I do my level best to ignore Rand Paul, but since he’s now running for president, we have seemingly endless coverage. So, we get this piece in the Washington Post that concludes at one point:
The Paul political brand is not personality-based. It’s all about the ideas. And the key idea is that liberty cannot easily coexist with big government.
If this is an accurate presentation of his thought – and I’m guessing it’s pretty close given his libertarian background – it is utter crap. In fact, in the modern world, big government is the best friend liberty has.
There are two kinds of liberty. One is the right to be left alone – the right to use your own moral judgment and do as you see fit. The limit on this kind of liberty is that you can’t harm others while exercising your liberty. This is liberty in the classical sense, and it’s all well and good.
But there’s a second kind of liberty. It’s the liberty that comes from having the resources and capacities to achieve your aims. It’s the liberty that comes from having enough food and water, decent housing, a quality education, needed medical care, and financial security. One interesting thing about this second kind of liberty is that it can be measured – in dollars. The fewer dollars you have, the less of this freedom you can purchase. If you’re a billionaire, you’re very free indeed.
We live, in part, in a capitalist society. We allow markets to play a significant role in how our lives are organized. And it is a fact of markets that they tend toward concentrations of money. The few – be it individual billionaires or corporations (which are really just fronts for billionaires) – end up with most of the dollars, and therefore have most of the liberty.
And that’s where big government comes in.
As a society in the U.S., we have precious few tools to push back against concentrated money and ensure that its liberty does not unfairly impinge on everyone else’s liberty – that big money’s relatively enormous resources and capacities to not tread on the rest of us.
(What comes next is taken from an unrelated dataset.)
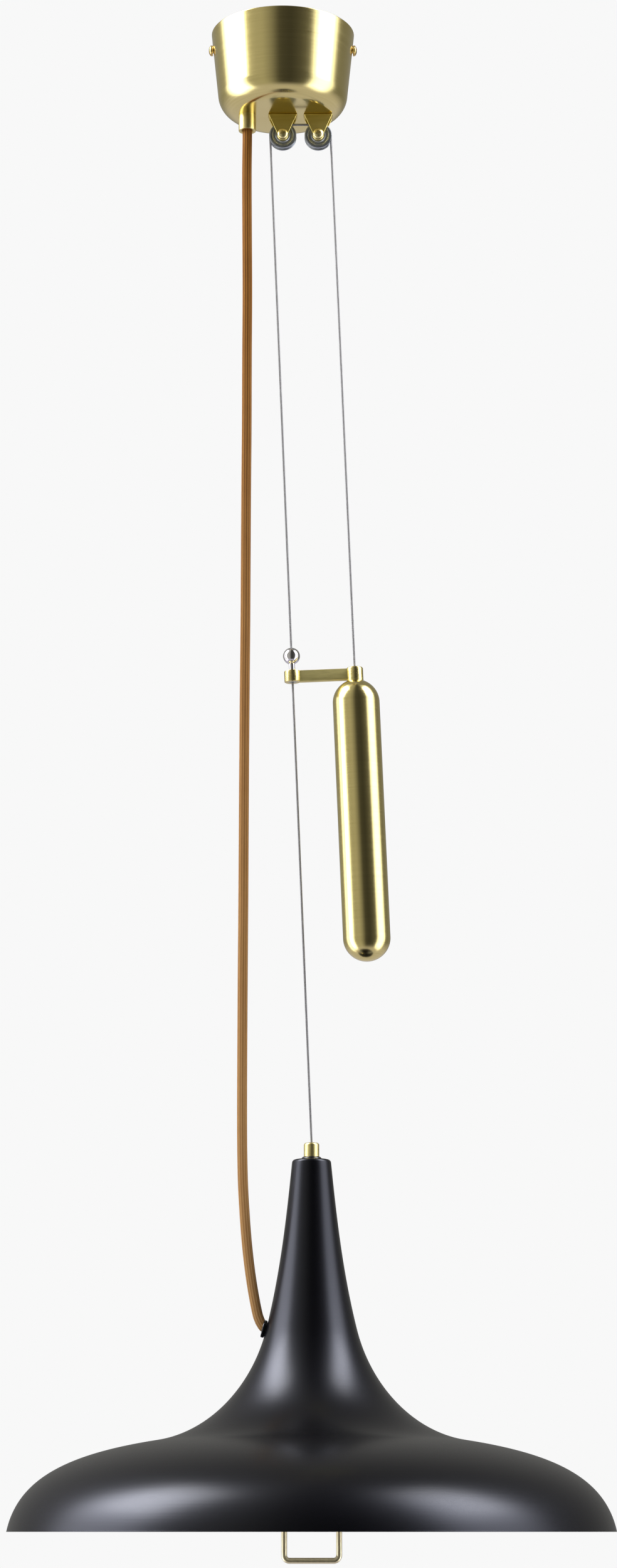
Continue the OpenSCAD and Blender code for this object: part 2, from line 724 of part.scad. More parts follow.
module ball_stop() {
  color(chrome) on_lamp_wire() difference() {
    union() {
      translate([0, 0, ball_z]) sphere(r = ball_r);
      translate([0, 0, stem_bottom]) cylinder(r = ball_stem_r, h = ball_z - stem_bottom);
    }
    translate([0, 0, stem_bottom - 1]) cylinder(r = wire_r + thread_gap, h = 4 * ball_r);
    translate([0, 0, ball_z]) rotate([-90, 0, 0])
      cylinder(r = m3_r + thread_gap, h = 2 * ball_r);
  }
}

module ball_grub_screw() {
  start = wire_r + thread_gap;
  color(steel) on_lamp_wire() translate([0, start, ball_z]) rotate([-90, 0, 0]) difference() {
    cylinder(r = m3_r, h = grub_l);
    translate([0, 0, grub_l - 1.5]) cylinder(r = 0.85, h = 2, $fn = 6);
  }
}

module lamp_wire_lower() {
  end = lamp_run + 5;
  color(grey_wire) on_lamp_wire() translate([0, 0, -end])
    cylinder(r = wire_r, h = end + ball_z, $fn = 24);
}

// ---- Suspension of the shade ----

module wire_collar() {
  edge = 1.8;
  color(brass) on_shade() difference() {
    rotate_extrude() polygon(concat([[0, collar_base], [collar_r, collar_base]],
      arc([collar_r - edge, collar_top - edge], edge, 0, 90, 6), [[0, collar_top]]));
    translate([0, 0, collar_base]) cylinder(r = wire_r + 2 * wire_gap, h = 2 * collar_h);
    translate([0, 0, collar_base - 1])
      cylinder(r = stud_r + thread_gap, h = ferrule_top - collar_base + 1);
  }
}

module collar_ferrule() {
  color(steel) on_shade() translate([0, 0, ferrule_top - collar_ferrule_h]) difference() {
    cylinder(r = collar_ferrule_r, h = collar_ferrule_h);
    translate([0, 0, -1]) cylinder(r = wire_r + wire_gap, h = collar_ferrule_h + 2);
  }
}

module top_washer() {
  color(black) on_shade() difference() {
    rotate_extrude() polygon(concat([[0, shade_h], [washer_r, shade_h]],
      arc([washer_r - washer_h, shade_h], washer_h, 10, 90, 6), [[0, shade_h + washer_h]]));
    translate([0, 0, shade_h - 1]) cylinder(r = stud_r + thread_gap, h = washer_h + 2);
  }
}

module hanger_stud() {
  color(steel) on_shade() translate([0, 0, hickey_top - hickey_plate])
    cylinder(r = stud_r, h = hanger_top - hickey_top + hickey_plate);
}

module shade_nut() {
  color(steel) on_shade() translate([0, 0, shade_nut_top - m6_nut_h])
    hex_nut(m6_af, m6_nut_h, stud_r);
}

module shade() {
  color(black) on_shade() difference() {
    union() {
      rotate_extrude($fn = 128) polygon(concat(shade_line(0), reversed(shade_line(shade_wall))));
      rotate_extrude($fn = 128) translate([rim_r - bead_r, bead_r]) circle(r = bead_r, $fn = 24);
    }
    translate([0, 0, shade_h - 5]) cylinder(r = stud_r + thread_gap, h = 10);
    on_flank() cylinder(r = grommet_neck_r + thread_gap, h = 12, center = true);
  }
}

module grommet() {
  color(black) on_shade() on_flank() rotate_extrude() polygon([
    [flex_r + thread_gap, -0.8], [grommet_mouth_r, grommet_out], [grommet_r - 0.4, grommet_out],
    [grommet_r, grommet_out - 0.4], [grommet_r, grommet_seat], [grommet_neck_r, grommet_seat],
    [grommet_neck_r, -grommet_in], [grommet_flange_r, -grommet_in],
    [grommet_flange_r, -grommet_in - grommet_flange_h],
    [flex_r + thread_gap, -grommet_in - grommet_flange_h]]);
}

module flex() {
  color(braid) tube([for (p = smooth_route(flex_points)) [p[0], 0, p[1]]], flex_r, flex_sides);
}

module flex_tail() {
  color(braid) on_shade() on_flank() translate([0, 0, -tail_l]) cylinder(r = flex_r, h = tail_l);
}

module tail_clip() {
  color(nylon) on_shade() on_flank() translate([0, 0, -grommet_in - grommet_flange_h - clip_h])
    difference() {
      cylinder(r = grommet_flange_r, h = clip_h);
      translate([0, 0, -1]) cylinder(r = flex_r + thread_gap, h = clip_h + 2);
    }
}

module lamp_leads() {
  along = [cos(flank_a), -sin(flank_a)];
  start = [-flank[0], flank[1]] + (tail_l + thread_gap) * along;
  turn = start + 1.5 * along;
  shades = ["#7a4a2a", "#3a6ea5", "#8aa83a"];
  window = hickey_bottom + hickey_plate + hickey_window / 2;
  x = -holder_r - 2;
  reach = hickey_depth / 2;
  for (k = [-1:1]) color(shades[k + 1]) on_shade()
    tube([[start[0], k * lead_pitch, start[1]], [turn[0], k * lead_pitch, turn[1]],
          [x, k * lead_pitch, start[1] + 2], [x, k * lead_pitch, start[1] + 6],
          [x, k * lead_pitch, holder_top - 10], [x + 2, k * lead_pitch, holder_top - 4],
          [-reach - 9, k * lead_pitch, hickey_bottom], [-reach - 3, k * lead_pitch, window - 4],
          [-reach + 1.5, k * lead_pitch, window], [-0.8, k * lead_pitch, window - 1.5],
          [0, k * lead_pitch, window - 6], [0, k * lead_pitch, hickey_bottom],
          [0, k * lead_pitch, nipple_end - 1],
          [0, k * 2.2 * lead_pitch, insert_z + insert_h + 6],
          [0, k * 2.35 * lead_pitch, insert_z + insert_h + 0.1]], lead_r, lead_sides);
}

module hickey() {
  color(steel) on_shade() difference() {
    union() {
      for (z = [hickey_bottom, hickey_top - hickey_plate])
        translate([-hickey_depth / 2, -hickey_half, z])
          cube([hickey_depth, 2 * hickey_half, hickey_plate]);
      for (s = [-1, 1])
        translate([-hickey_depth / 2, s * (hickey_half - hickey_side / 2) - hickey_side / 2,
                   hickey_bottom])
          cube([hickey_depth, hickey_side, hickey_top - hickey_bottom]);
      translate([0, 0, hickey_bottom]) cylinder(r = nipple_r + 1.6, h = hickey_plate);
    }
    translate([0, 0, hickey_top - hickey_plate - 1])
      cylinder(r = stud_r + thread_gap, h = hickey_plate + 2);
    translate([0, 0, hickey_bottom - 1])
      cylinder(r = nipple_r + thread_gap, h = hickey_plate + 2);
  }
}

module nipple() {
  color(brass) on_shade() translate([0, 0, nipple_end])
    difference() {
      cylinder(r = nipple_r, h = nipple_l);
      translate([0, 0, -1]) cylinder(r = nipple_bore, h = nipple_l + 2);
    }
}

// ---- Lampholder ----

module holder_cap() {
  base = holder_z + holder_h;
  w = holder_wall;
  bore = nipple_r + thread_gap;
  color(black) on_shade() rotate_extrude() polygon([
    [bore, holder_top], [9, holder_top], [holder_r - 2.5, holder_top - 6],
    [holder_r, holder_top - 10], [holder_r, base], [holder_r - w, base],
    [holder_r - w, holder_top - 10.4], [holder_r - 3.3, holder_top - 7.2],
    [8.4, holder_top - w], [bore, holder_top - w]]);
}

module holder_body() {
  outer = holder_r - thread_gap;
  inner = holder_r - holder_wall;
  top = holder_z + holder_h - thread_gap;
  color(black) on_shade() rotate_extrude() polygon([
    [inner, holder_z], [outer, holder_z], [outer, shoulder_z], [holder_r + 2, shoulder_z],
    [holder_r + 2, shoulder_z + 2], [outer, shoulder_z + 4], [outer, top], [inner, top]]);
}

module holder_insert() {
  color(nylon) on_shade() translate([0, 0, insert_z])
    cylinder(r = holder_r - holder_wall - thread_gap, h = insert_h);
}

module holder_thread() {
  color(brass) on_shade() translate([0, 0, holder_z + 1]) difference() {
    cylinder(r = thread_r, h = insert_z - holder_z - 1);
    translate([0, 0, -1]) cylinder(r = thread_r - thread_wall, h = insert_z - holder_z + 1);
  }
}

module holder_contact() {
  color(brass) on_shade() translate([0, 0, insert_z - contact_h]) cylinder(r = 4, h = contact_h);
}

module holder_ring() {
  color(black) on_shade() translate([0, 0, ring_z]) difference() {
    cylinder(r = holder_r + 3.5, h = ring_h);
    translate([0, 0, -1]) cylinder(r = holder_r, h = ring_h + 2);
  }
}

module bulb_glass() {
  neck_a = 50;
  function line(off) = concat(
    arc([0, bulb_z], bulb_r - off, -90, neck_a, 24), [[bulb_cap_r - off, bulb_cap_z]]);
  color("white") on_shade()
    rotate_extrude() polygon(concat(line(0), reversed(line(bulb_wall))));
}

module bulb_cap() {
  w = 0.6;
  top = bulb_cap_h + bulb_tip_h;
  color(steel) on_shade() translate([0, 0, bulb_cap_z]) rotate_extrude() polygon([
    [bulb_cap_r, 0], [bulb_cap_r, bulb_cap_h - 2], [6, bulb_cap_h], [4.5, bulb_cap_h],
    [4.5, top], [0, top], [0, top - 1], [3.5, top - 1], [3.5, bulb_cap_h - 1], [6, bulb_cap_h - 1],
    [bulb_cap_r - w, bulb_cap_h - 2 - w], [bulb_cap_r - w, 0]]);
}

// ---- Pull handle ----

module handle_stirrup() {
  color(steel) on_shade() difference() {
    union() {
      translate([0, 0, ring_z + ring_h]) cylinder(r = plate_r, h = stirrup_t);
      translate([-stirrup_x, -stirrup_w / 2, ring_z + ring_h])
        cube([2 * stirrup_x, stirrup_w, stirrup_t]);
      for (s = [-1, 1])
        translate([s * (stirrup_x - stirrup_t / 2) - stirrup_t / 2, -stirrup_w / 2, bar_z])
          cube([stirrup_t, stirrup_w, ring_z + ring_h - bar_z + stirrup_t / 2]);
      translate([-stirrup_x, -stirrup_w / 2, bar_z]) cube([2 * stirrup_x, stirrup_w, stirrup_t]);
    }
    translate([0, 0, ring_z + ring_h - 1]) cylinder(r = holder_r + 0.2, h = stirrup_t + 2);
    for (s = [-1, 1]) translate([s * handle_w / 2, 0, bar_z - 1])
      cylinder(r = rod_r + 0.1, h = stirrup_t + 2);
  }
}

module pull_handle() {
  low = -handle_drop;
  color(brass) on_shade() {
    for (s = [-1, 1]) {
      translate([s * handle_w / 2, 0, low + handle_bend_r])
        cylinder(r = rod_r, h = leg_top - low - handle_bend_r, $fn = 32);
      translate([s * (handle_w / 2 - handle_bend_r), 0, low + handle_bend_r])
        rotate([90, 0, 0]) rotate([0, 0, s > 0 ? -90 : 180])
          rotate_extrude(angle = 90) translate([handle_bend_r, 0]) circle(r = rod_r, $fn = 32);
    }
    translate([-handle_w / 2 + handle_bend_r, 0, low]) rotate([0, 90, 0])
      cylinder(r = rod_r, h = handle_w - 2 * handle_bend_r, $fn = 32);
  }
}

module handle_nuts() {
  color(steel) on_shade() for (s = [-1, 1]) for (z = [bar_z - m4_nut_h, bar_z + stirrup_t])
    translate([s * handle_w / 2, 0, z]) hex_nut(m4_af, m4_nut_h, rod_r);
}

mounting_strap();
canopy();
canopy_screws();
cable_gland();
gland_nut();
cord_grip();
terminal_block();
terminal_screws();
block_screw();
flex_head();
rose_leads();
pulley_bracket_left();
pulley_bracket_right();
bracket_screws();
bracket_nuts();
axle_screws();
axle_nuts();
wire_over_pulleys();
pulley_left();
pulley_bush_left();
pulley_right();
pulley_bush_right();
guide_arm();
guide_bush();
weight_stud();
weight_ferrule();
weight_shell();
weight_base();
weight_core();
weight_wire();
lamp_wire();
ball_stop();
ball_grub_screw();
lamp_wire_lower();
wire_collar();
collar_ferrule();
top_washer();
hanger_stud();
shade_nut();
shade();
grommet();
flex();
flex_tail();
tail_clip();
lamp_leads();
hickey();
nipple();
holder_cap();
holder_body();
holder_insert();
holder_thread();
holder_contact();
holder_ring();
bulb_glass();
bulb_cap();
handle_stirrup();
pull_handle();
handle_nuts();
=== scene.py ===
"""Looks of the rise and fall pendant lamp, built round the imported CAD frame."""

from math import acos, asin, atan, cos, degrees, hypot, pi, radians, sin, sqrt, tan

import bmesh
import bpy
from mathutils import Matrix, Vector


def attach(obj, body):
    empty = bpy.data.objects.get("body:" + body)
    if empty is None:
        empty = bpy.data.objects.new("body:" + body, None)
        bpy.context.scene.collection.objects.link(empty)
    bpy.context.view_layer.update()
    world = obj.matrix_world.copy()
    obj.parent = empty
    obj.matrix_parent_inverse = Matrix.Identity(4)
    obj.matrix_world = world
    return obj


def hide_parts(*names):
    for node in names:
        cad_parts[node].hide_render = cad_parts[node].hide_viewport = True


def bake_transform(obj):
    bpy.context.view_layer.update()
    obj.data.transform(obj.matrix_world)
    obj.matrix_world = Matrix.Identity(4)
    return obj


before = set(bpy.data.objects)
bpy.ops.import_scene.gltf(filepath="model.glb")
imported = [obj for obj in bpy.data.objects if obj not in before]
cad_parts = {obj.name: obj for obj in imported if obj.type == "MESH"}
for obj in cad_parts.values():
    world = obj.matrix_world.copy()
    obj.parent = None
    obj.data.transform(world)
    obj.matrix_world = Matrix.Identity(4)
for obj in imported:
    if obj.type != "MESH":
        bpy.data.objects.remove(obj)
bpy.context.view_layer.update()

MM = 0.001

# Sizes of the part's source, in millimetres
DROP, SHADE_X, PITCH = 1080, 21, 26
ROSE_R, ROSE_H, ROSE_FLOOR_R, ROSE_CORNER_R, ROSE_WALL = 52.5, 63, 31.5, 16, 1.2
GLAND_R, GLAND_BORE_R, GLAND_H = 6.4, 4, 12.2
AXLE_DROP, WHEEL_R, WHEEL_W, WIRE_TURN_R = 16.3, 10, 6, 9.2
DISH_R, DISH_DEPTH, BUSH_R = 7.6, 0.9, 3.9
CHEEK_OUT, SIDE_SCREW_Z = 4.7, 12
M4_R, M4_HEAD_R, M4_HEAD_H, M4_NUT_H, M4_SPARE = 2, 3.9, 2.9, 3.2, 1.5
WIRE_R, FLEX_R = 0.8, 3.5
WEIGHT_DROP, WEIGHT_R, WEIGHT_L = 402, 16.6, 202
BOSS_R, BOSS_RISE, ARM_H, ARM_T, RING_R, GUIDE_BORE_R = 5.9, 0.9, 8, 5, 5.75, 3
BALL_R, BALL_STEM_R, BALL_STEM_H = 6, 2.1, 5.2
RIM_R, SHADE_H, NECK_R, NECK_EDGE_R, SHADE_WALL, BEAD_R = 205, 250.5, 13.5, 2.4, 0.75, 1.1
FLANK, BEND = (31, 134.8), (105, 60.5)
COLLAR_R, COLLAR_H, WASHER_R, WASHER_H = 5.3, 9.5, 7.1, 2
ROD_R, HANDLE_W, HANDLE_DROP, HANDLE_BEND_R, LEG_TOP = 2, 37, 19, 3.6, 14.2
SEAT_GAP, WIRE_GAP, THREAD_GAP = 0.2, 0.3, 0.05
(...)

Unions are one such tool, but for many reasons, they have declined in significance. Really the only one left standing is democratic government. And to push back against big money, you need a big government. Local governments are helpless. How many towns have been destroyed by the departure of the community’s major employer? State governments aren’t in a much better position. How often have we heard the feuding between state governments as they grow desperate to lure big economic actors to relocate? No, only the federal government – the biggest government of all in the U.S. – has enough resources – has enough raw power – to go toe-to-toe with the biggest concentrations of money and preserve our liberty by ensuring that all of us get enough resources to live as free and autonomous human beings.
But even the federal government might not be enough. I would argue that we need to make an even bigger big government. We need to create real and powerful liberal republican international institutions that answer to the People. Some right-wingers like to wring their hands about a coming One World Government and lament the existence of the United Nations. Little do they realize that One World Government is already upon them, but it’s all tilted toward protecting the liberty of concentrated wealth. Through an increasing number of one-sided trade deals, big money is gaining the right to exercise its liberty across the globe, but without the hassle of countervailing democratic institutions. There is no Congress of the World with any real power to push back against globe-striding economic actors who would use their freedom at the expense of ours. The United Nations doesn’t have these kind of teeth.
Most certainly liberty and government – and even big government – can coexist. In fact, if the majority of us want to remain free, we have to ignore people like Rand Paul and take an active role in ensuring that our government works to preserve our liberty.